From: Corentin <corentin.jabot_at_[hidden]>
Date: Sat, 24 Apr 2021 13:25:58 +0200
Hello,

Consider the following:

auto x = u8"\xC0";

In [decl.init.string], we say

> An array of ordinary character type ([basic.fundamental]), char8_­t
array, char16_­t array, char32_­t array, or wchar_­t array can be
initialized by an ordinary string literal, UTF-8 string literal, UTF-16
string literal, UTF-32 string literal, or wide string literal, respectively
[..]

In ISO 10646, 9.1 UTF-8

> Table 3 lists all the ranges (inclusive) of the octet sequences that are
well-formed in UTF-8. Any UTF-8 sequence that does not match the patterns
listed in table 3 is ill-formed [..]
As a consequence of the well-formedness conditions specified in table 9.2,
the following octet values are disallowed in UTF-8: C0-C1, F5-FE

A reading of both standards would lead me to believe that the code is
ill-formed.
Either the standard represents the intent, this is ill-formed and all
implementations need fixing (and we might add a note to the standard), or
the standard does not describe the intent.

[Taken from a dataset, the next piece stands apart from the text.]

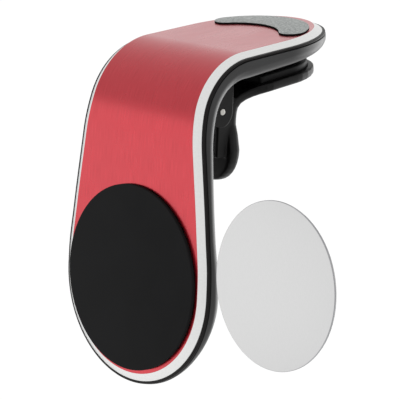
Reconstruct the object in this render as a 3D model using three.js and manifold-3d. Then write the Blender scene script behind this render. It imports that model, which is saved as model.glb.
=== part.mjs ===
import * as THREE from 'three';
import { mergeVertices } from 'three/addons/utils/BufferGeometryUtils.js';
import Module from 'manifold-3d';

// Magnetic phone mount for a car air vent. Lengths in mm, +Z up, the phone side faces -Y.
// The shape is laid out with Z = 0 at the bottom of the plate, then moved so that the
// origin sits in the middle of the flat face of the upper jaw pad.

// Run of the strip, seen from the side: straight plate, gentle arc, tight arc, straight arm.
const PLATE_STRAIGHT = 51.7;
const ENTRY_RADIUS = 34.2;
const ENTRY_TURN = THREE.MathUtils.degToRad(13.7);
const BEND_RADIUS = 16.2;
const BEND_TURN = THREE.MathUtils.degToRad(69);
const STRIP_LENGTH = 111.8;

// Outline of the aluminium panel, measured along the strip.
const FOOT_LENGTH = 21.5;
const FOOT_HALF_WIDTH = 22.25;
const TIP_LENGTH = 20.4;
const HALF_WIDTHS = [[21.5, 22.25], [27, 22.1], [33.5, 21.3], [40, 20.5], [52, 18.85], [60, 17.87],
  [70, 17.2], [80, 16.8], [92, 16.5]];

// Layers of the strip, as depths behind the red face.
const PANEL_THICKNESS = 1.1;
const CHAMFER_WIDTH = 1.7;
const CHAMFER_DEPTH = 0.96;
const BODY_LIP = 0.65;
const FRAME_DEPTH = 1.6;
const BODY_DEPTHS = [[0, 3.2], [3, 3.6], [6, 4.1], [12.5, 4.7], [19, 5.1], [26, 4.8], [32, 4.5],
  [38, 4.4], [44, 4.5], [51, 4.8], [60, 5.2], [70, 5.4], [80, 5.74], [112.4, 4.4]];
const BODY_ROUND = 2.4;
const BODY_ROUND_HEIGHT = 2.4;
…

I would argue that it should be ill-formed, exactly because there is no
such thing as invalid UTF-8 and allowing that defeats the purpose of UTF-8
literals and char8_t.
This doesn't really contradict P2029 : no value in preventing numeric
escape sequences, but there should be a well-formedness check after all
other transformations.

But regardless of whether we agree on that design question, my reading is
that the standard contradicts ISO 10646.